The panelists’ remarks provided unique insights and perspective, while touching on certain common themes. The speakers agreed, for example, that Amazon applicants should back up their PR experience and achievements with data and metrics. Amazon is a company built around data and therefore its hiring managers value candidates who can describe how their PR programs were informed, shaped and evaluated by quantifiable metrics. Below are a few more memorable insights and pieces of advice from the panelists:
Amazon has a set of 14 leadership principles. According to Dawn Brun, the principles are not just “a poster on the wall, these are actual principles that we all internalize and they drive culture at scale here, which has allowed us to grow quickly while still maintaining a very high bar when it comes to talent and our work.”
The panelists agreed that Amazon applicants should know their own professional principles and consider how they align with Amazon’s principles, as well as the applicant’s work experience. For example, DJ Cabeen called out three specific principles — “Bias for Action,” “Dive Deep,” and “Think Big” — that he looks for when evaluating candidates.
The job application process
The first step in securing an Amazon PR role is to submit an online application. This portion of the process is easy to complete and takes fewer than 10 minutes. Amazon has a high volume of applications and thus it is advisable for job seekers to take some added steps to stand out. DJ says candidates who reach out to him on Linkedin are showing the “Bias for Action” leadership principle and he welcomes their initiative. It is important though, Dawn recommends, to be meaningful when approaching Amazon employees on LinkedIn. She says the way people interact with her on Linkedin likely mirrors their approach to journalists and internal business leaders. “Keep a high bar for how you communicate,” Dawn said.
Once a person’s application is in the system and they have been identified as a potential match for the role, the next step is an initial phone screen with DJ or one of his recruiting peers, followed by a phone interview with the hiring manager or a member of the hiring team if the person is still deemed a good fit. “Typically there are two phone interviews before the virtual panel onsite via video conference,” DJ said, adding, “candidates are usually in process somewhere between 4 – 6 weeks.”
Both Dawn and Elysia were initially encouraged to apply for their current roles by former co-workers who now work at Amazon. Incidentally, Dawn and Elysia also worked together on the HP account at Porter Novelli in their previous agency roles. While having a referral network is an effective means to be noticed and get your foot in the door, DJ said not everyone has to know someone.
Amazon is recruiting beyond Seattle
Dawn and Elysia both relocated to Seattle from other cities to work at Amazon. Dawn moved from Atlanta four years ago and Elysia from San Francisco three years ago. Today, moving to Seattle is no longer a requirement to work at Amazon. Opportunities outside Seattle are becoming more numerous with the spread of remote working and the opening of Amazon’s second headquarters in Virginia.

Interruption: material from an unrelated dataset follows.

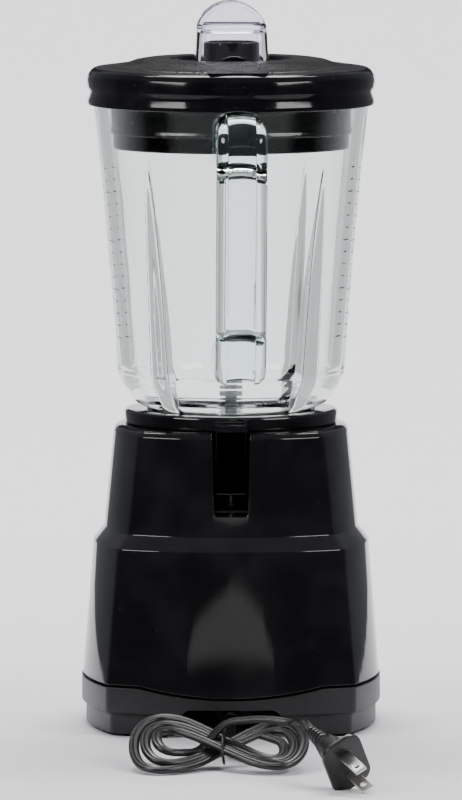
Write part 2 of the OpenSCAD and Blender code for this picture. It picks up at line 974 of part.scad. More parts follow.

Working in PR at Amazon/Amazon Web Services
As well as providing advice on applying for PR roles, the panelists discussed what it’s like to work at Amazon and offered tips on how to succeed within the company. Dawn emphasized that, in terms of day-to-day work, “Ownership” is one of the most applicable leadership principles, stating it is crucial for employees to take control of their roles. She also says the most successful Amazon employees are people who will raise their own bar.
Dawn also remarked that one great thing about her role at Amazon is how incredibly rewarding it is to work on iconic products like Kindle and Alexa that people, including her parents and friends, have loved for years.
Elysia referred to the “Customer Obsession” leadership principle “as the foundational principle that ties back to everything we do” and added, “we keep a really high bar for quality of [media] coverage. This was one thing that stood out for me in my time at Amazon: we do focus on getting our message out there and the vehicles we use to do that, but even more so it’s making sure the messaging that is out there and the reporters that are covering us are doing so accurately. That is a big part of what we do every day,” she said.
Amazon team culture
The panelists agreed that Amazon’s employees are universally smart, and they have created a culture which is not competitive, but collaborative. Employees strive to grow by both supporting and pushing one another. The panelists also emphasized that Amazon values diversity, and always incorporates it in its hiring practices. DJ discussed the importance of looking beyond a resume in his recruitment strategies. “I’m interested in the intangibles that cannot be seen on the resume alone. This can present itself in different ways,” he said. Elysia added she loves Amazon and Amazon Web Services’ work culture, “It’s been really unique during this virtual time – everyone on our team has stepped up to bring our team culture to life in really unique ways whether that’s monthly happy hours to celebrate birthdays and work anniversaries or just celebrations of little wins. We’ve had to get really creative but I think we’ve done a great job in maintaining what we love about working in the office together every day which is those one-to-one interactions and little team group interactions.”
In closing, each panelist offered some parting advice. Dawn encouraged listeners to always keep learning, to stay abreast of the latest technology and trends, and to be aware of Amazon’s existing products and services with new ones being developed every day. Amazon values people who show curiosity, she said, and who know that their education is never truly over.
Elysia said Amazon hopefuls should “identify a hole and learn how to fill it.” “If you position yourself as the solution to the problem,” she continued, “it’s difficult for the person to say no.”
DJ said it’s important to “Think Big!” Amazon is always looking for “those big crazy ideas,” so applicants shouldn’t be afraid to explore their imagination and develop new, revolutionary concepts.